Problem description:
Hunt for the word "with" across the entries below, copying each line that holds it.

[START OF Given records]

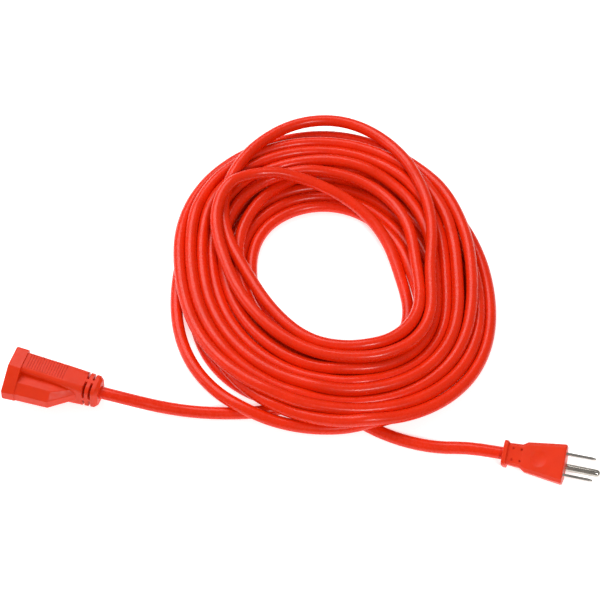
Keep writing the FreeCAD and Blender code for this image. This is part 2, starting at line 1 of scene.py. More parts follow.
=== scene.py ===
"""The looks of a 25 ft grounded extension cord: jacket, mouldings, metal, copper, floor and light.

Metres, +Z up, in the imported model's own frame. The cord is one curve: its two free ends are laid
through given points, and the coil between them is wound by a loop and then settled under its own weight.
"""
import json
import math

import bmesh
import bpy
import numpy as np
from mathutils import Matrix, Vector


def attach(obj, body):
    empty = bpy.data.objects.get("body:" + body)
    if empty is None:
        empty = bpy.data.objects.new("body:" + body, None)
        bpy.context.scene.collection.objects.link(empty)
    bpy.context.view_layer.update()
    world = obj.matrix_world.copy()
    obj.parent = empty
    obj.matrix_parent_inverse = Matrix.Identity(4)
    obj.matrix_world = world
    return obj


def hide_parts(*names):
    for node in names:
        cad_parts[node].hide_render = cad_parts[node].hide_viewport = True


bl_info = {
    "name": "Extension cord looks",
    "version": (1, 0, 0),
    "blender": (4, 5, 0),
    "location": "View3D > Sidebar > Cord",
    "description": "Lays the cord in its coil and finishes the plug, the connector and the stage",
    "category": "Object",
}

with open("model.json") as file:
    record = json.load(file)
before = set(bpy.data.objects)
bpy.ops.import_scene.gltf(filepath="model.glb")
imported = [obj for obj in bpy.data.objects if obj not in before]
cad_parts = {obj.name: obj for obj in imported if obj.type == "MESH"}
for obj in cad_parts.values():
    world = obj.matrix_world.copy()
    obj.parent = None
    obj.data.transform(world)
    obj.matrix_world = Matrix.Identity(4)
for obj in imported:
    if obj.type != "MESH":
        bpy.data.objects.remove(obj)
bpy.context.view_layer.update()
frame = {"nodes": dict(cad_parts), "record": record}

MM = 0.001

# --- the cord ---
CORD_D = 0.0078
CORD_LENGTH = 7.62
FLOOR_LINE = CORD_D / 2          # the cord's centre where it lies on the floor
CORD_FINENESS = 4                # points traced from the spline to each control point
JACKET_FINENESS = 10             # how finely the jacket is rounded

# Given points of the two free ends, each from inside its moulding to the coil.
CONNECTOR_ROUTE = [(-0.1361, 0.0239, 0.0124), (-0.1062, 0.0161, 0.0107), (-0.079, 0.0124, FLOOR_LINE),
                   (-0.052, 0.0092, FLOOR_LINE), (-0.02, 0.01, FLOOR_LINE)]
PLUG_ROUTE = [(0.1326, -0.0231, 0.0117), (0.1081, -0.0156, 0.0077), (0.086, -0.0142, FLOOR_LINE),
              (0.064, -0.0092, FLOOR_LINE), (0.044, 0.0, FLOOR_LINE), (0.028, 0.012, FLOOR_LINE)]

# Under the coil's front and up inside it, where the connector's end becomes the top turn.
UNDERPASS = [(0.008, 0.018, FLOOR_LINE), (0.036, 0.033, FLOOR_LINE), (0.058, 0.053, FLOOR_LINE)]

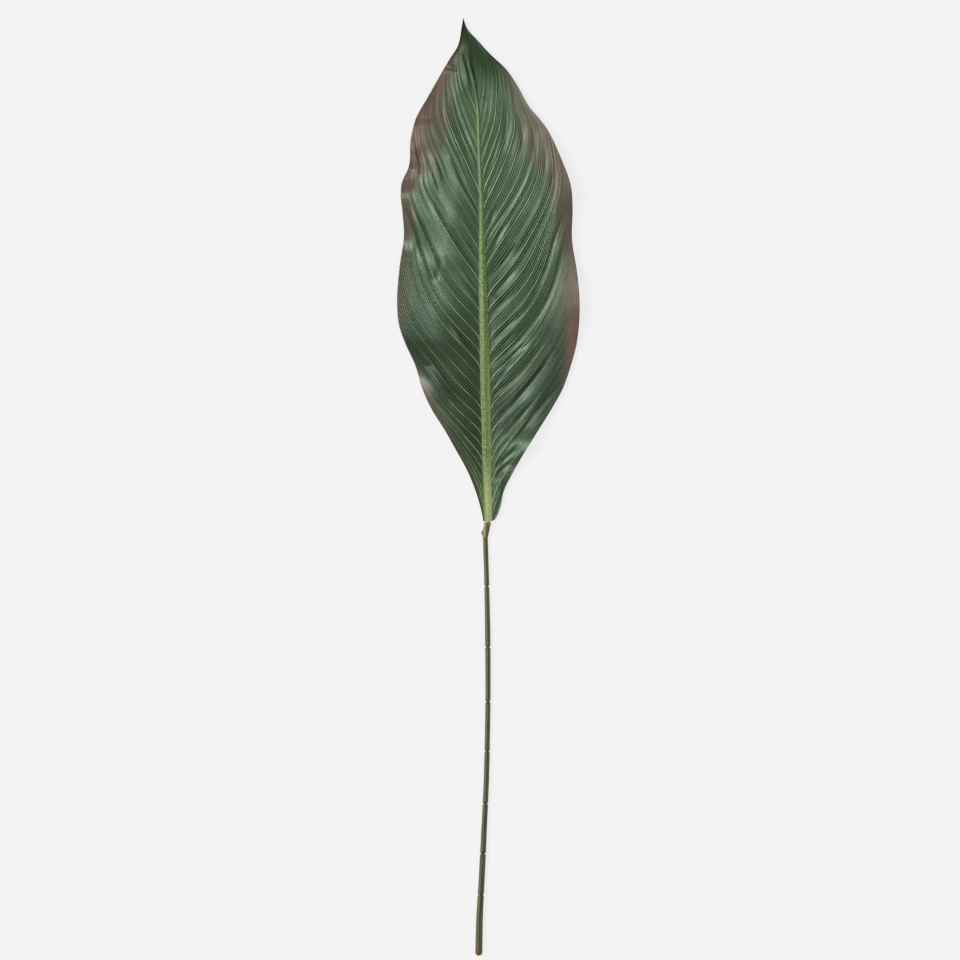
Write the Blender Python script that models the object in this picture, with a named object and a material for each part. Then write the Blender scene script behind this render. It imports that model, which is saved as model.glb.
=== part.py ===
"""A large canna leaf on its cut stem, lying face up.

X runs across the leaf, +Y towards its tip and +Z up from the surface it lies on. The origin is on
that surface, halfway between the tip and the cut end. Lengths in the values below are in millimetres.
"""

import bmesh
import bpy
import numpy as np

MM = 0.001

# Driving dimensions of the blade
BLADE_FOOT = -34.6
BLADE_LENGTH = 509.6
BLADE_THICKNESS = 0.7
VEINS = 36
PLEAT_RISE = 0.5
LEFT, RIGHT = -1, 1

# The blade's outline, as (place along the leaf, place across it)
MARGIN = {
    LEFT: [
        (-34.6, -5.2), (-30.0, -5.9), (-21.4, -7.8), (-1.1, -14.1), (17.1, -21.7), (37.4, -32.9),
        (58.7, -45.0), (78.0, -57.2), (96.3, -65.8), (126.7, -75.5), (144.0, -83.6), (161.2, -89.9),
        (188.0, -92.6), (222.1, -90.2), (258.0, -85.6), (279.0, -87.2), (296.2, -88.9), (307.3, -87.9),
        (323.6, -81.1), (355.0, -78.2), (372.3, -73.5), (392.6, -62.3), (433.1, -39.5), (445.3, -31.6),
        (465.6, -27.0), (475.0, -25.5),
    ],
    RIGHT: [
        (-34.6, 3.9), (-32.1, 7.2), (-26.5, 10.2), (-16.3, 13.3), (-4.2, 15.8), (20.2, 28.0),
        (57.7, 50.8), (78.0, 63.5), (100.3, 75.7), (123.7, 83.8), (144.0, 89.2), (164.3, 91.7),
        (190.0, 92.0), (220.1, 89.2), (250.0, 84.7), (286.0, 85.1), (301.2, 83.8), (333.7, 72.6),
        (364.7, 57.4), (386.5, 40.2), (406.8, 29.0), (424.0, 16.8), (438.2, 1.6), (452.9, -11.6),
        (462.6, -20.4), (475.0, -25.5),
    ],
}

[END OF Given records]

Response to the exercise:
with open("model.json") as file:
Write the Blender Python script that models the object in this picture, with a named object and a material for each part. Then write the Blender scene script behind this render. It imports that model, which is saved as model.glb.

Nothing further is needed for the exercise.